# [WHAT YOU SHOULD DO]
Write each line out again exactly as written.

┌──

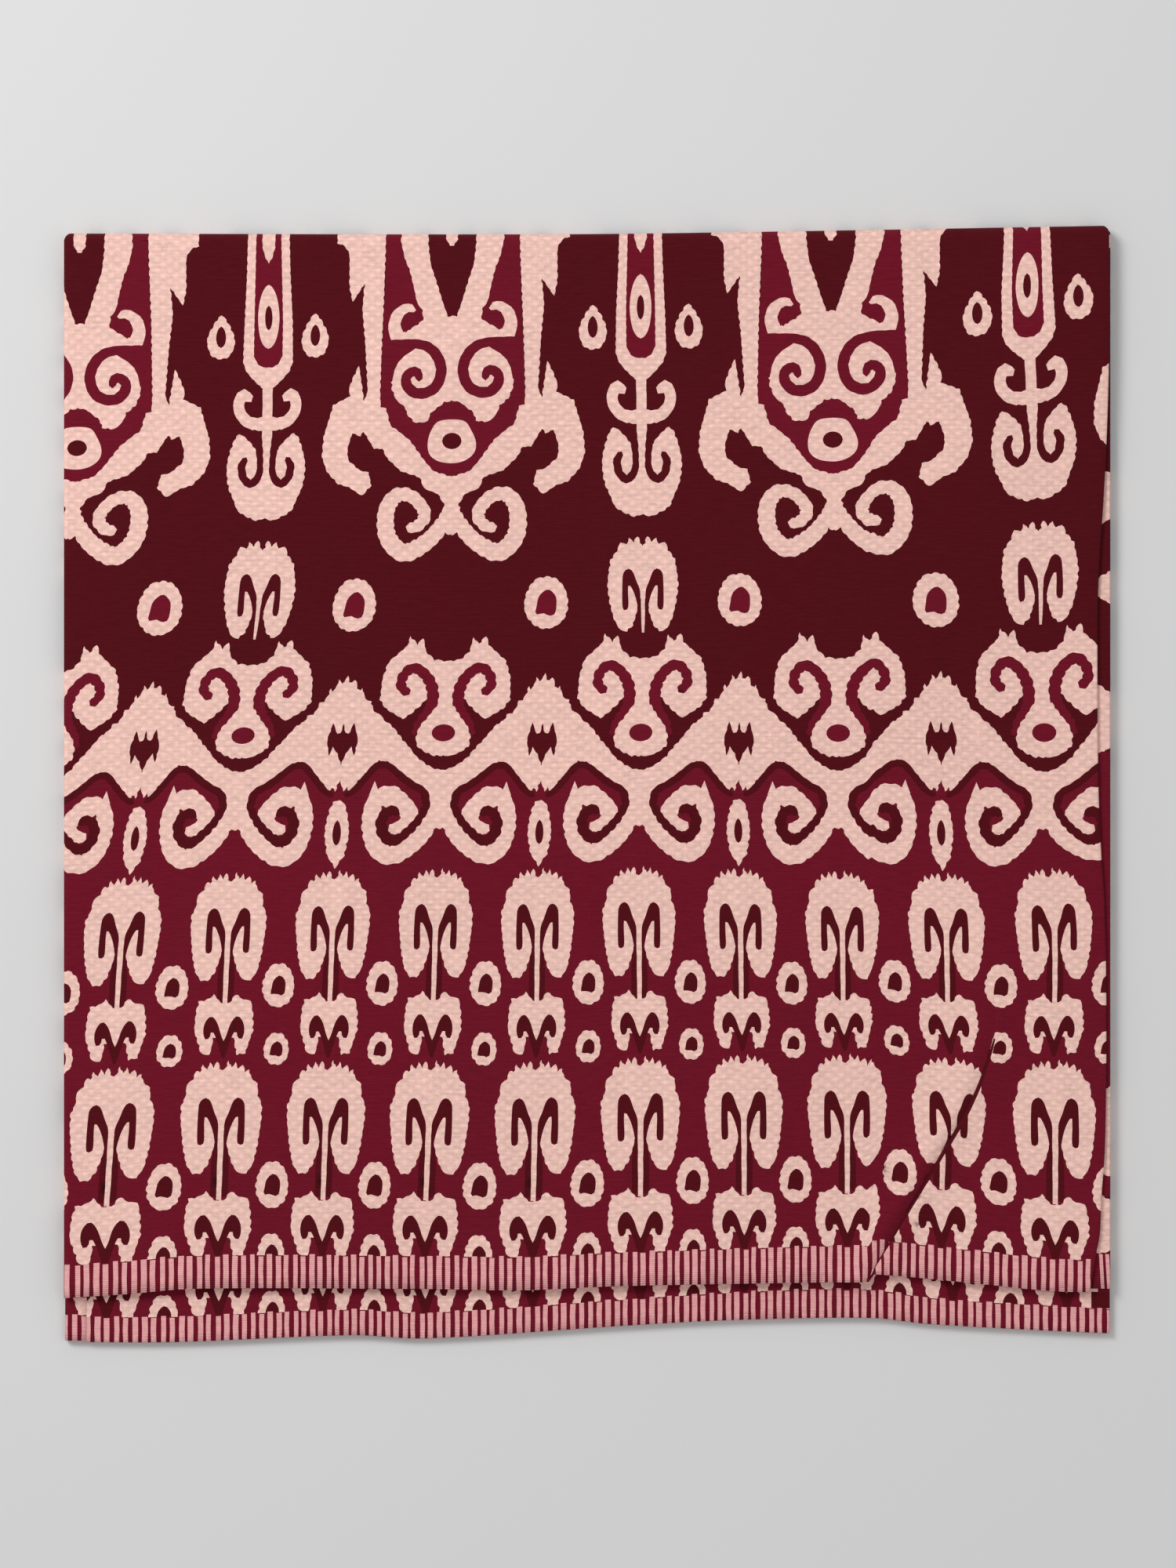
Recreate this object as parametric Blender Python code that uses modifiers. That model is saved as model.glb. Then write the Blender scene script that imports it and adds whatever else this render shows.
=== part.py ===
"""A tube sarong of figured cotton, pressed flat and folded in four.

The tube is one cloth. Laid flat it has two layers with a side fold at each end. It is folded in half
across its width, which puts both side folds at +X, and then in half down its length, which puts both
hems at -Y. The eight layers lie on a flat surface at z = 0.

Every layer is a strip of the same folded stack, so one function places them all: a point is given by
its place across the width, its place along the stack's path (front hem, top fold, rear hem) and its
depth inside the outermost face. Lengths are in metres.
"""

import math
from collections import namedtuple

import bmesh
import bpy

MM = 0.001

# Cloth and stack
WALL = 1.1 * MM
GAP = 0.3 * MM
PITCH = WALL + GAP
LAYERS_IN_HALF = 4
HALF_STACK = LAYERS_IN_HALF * PITCH - GAP / 2
STACK = 2 * HALF_STACK

# Folded outline
FOLDED_WIDTH = 579 * MM
LEFT = -FOLDED_WIDTH / 2
RIGHT = FOLDED_WIDTH / 2

# Radii of the middle of the cloth where a layer turns back
SIDE_FOLD_RADIUS = PITCH / 2
LEFT_FOLD_RADIUS = 1.5 * PITCH
CORNER_ROUNDING = 4 * MM
CORNER_DEPTH = 2.4 * MM
TIGHT_STOP = 0.47 * MM
UNDER_FOLD_INSET = 0.8 * MM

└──

# [SOLVED EXERCISE]
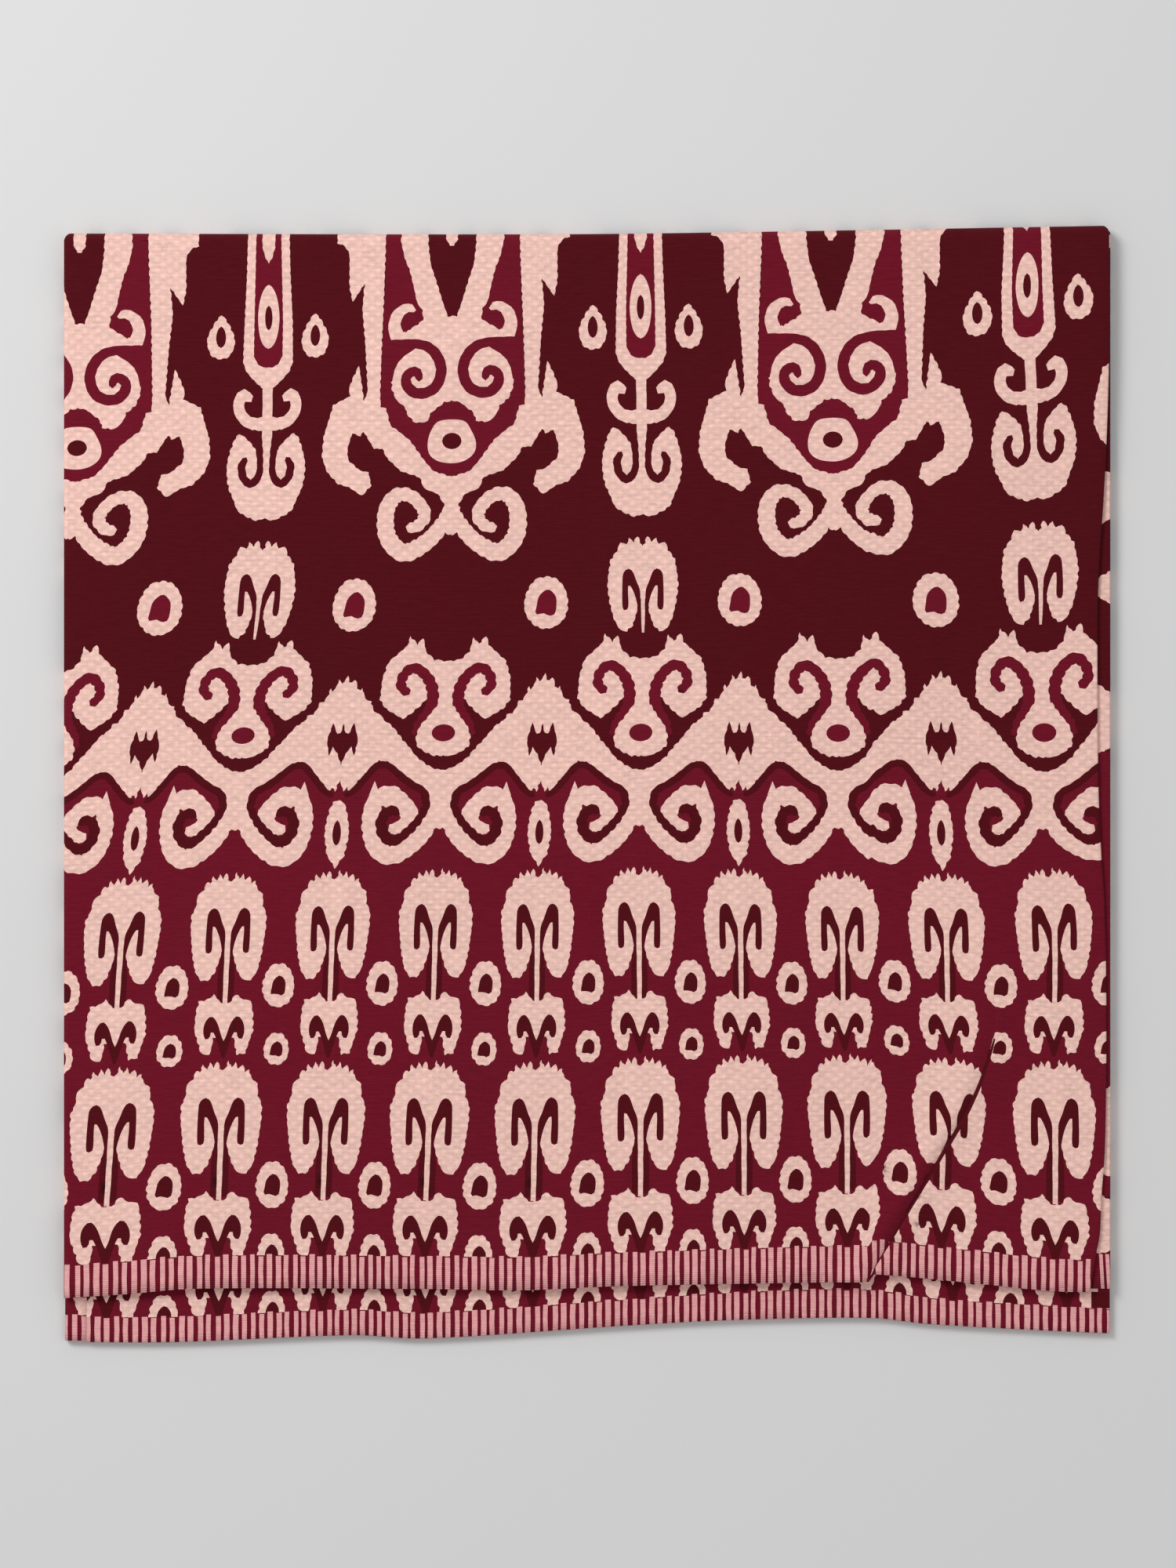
Recreate this object as parametric Blender Python code that uses modifiers. That model is saved as model.glb. Then write the Blender scene script that imports it and adds whatever else this render shows.
=== part.py ===
"""A tube sarong of figured cotton, pressed flat and folded in four.

The tube is one cloth. Laid flat it has two layers with a side fold at each end. It is folded in half
across its width, which puts both side folds at +X, and then in half down its length, which puts both
hems at -Y. The eight layers lie on a flat surface at z = 0.

Every layer is a strip of the same folded stack, so one function places them all: a point is given by
its place across the width, its place along the stack's path (front hem, top fold, rear hem) and its
depth inside the outermost face. Lengths are in metres.
"""

import math
from collections import namedtuple

import bmesh
import bpy

MM = 0.001

# Cloth and stack
WALL = 1.1 * MM
GAP = 0.3 * MM
PITCH = WALL + GAP
LAYERS_IN_HALF = 4
HALF_STACK = LAYERS_IN_HALF * PITCH - GAP / 2
STACK = 2 * HALF_STACK

# Folded outline
FOLDED_WIDTH = 579 * MM
LEFT = -FOLDED_WIDTH / 2
RIGHT = FOLDED_WIDTH / 2

# Radii of the middle of the cloth where a layer turns back
SIDE_FOLD_RADIUS = PITCH / 2
LEFT_FOLD_RADIUS = 1.5 * PITCH
CORNER_ROUNDING = 4 * MM
CORNER_DEPTH = 2.4 * MM
TIGHT_STOP = 0.47 * MM
UNDER_FOLD_INSET = 0.8 * MM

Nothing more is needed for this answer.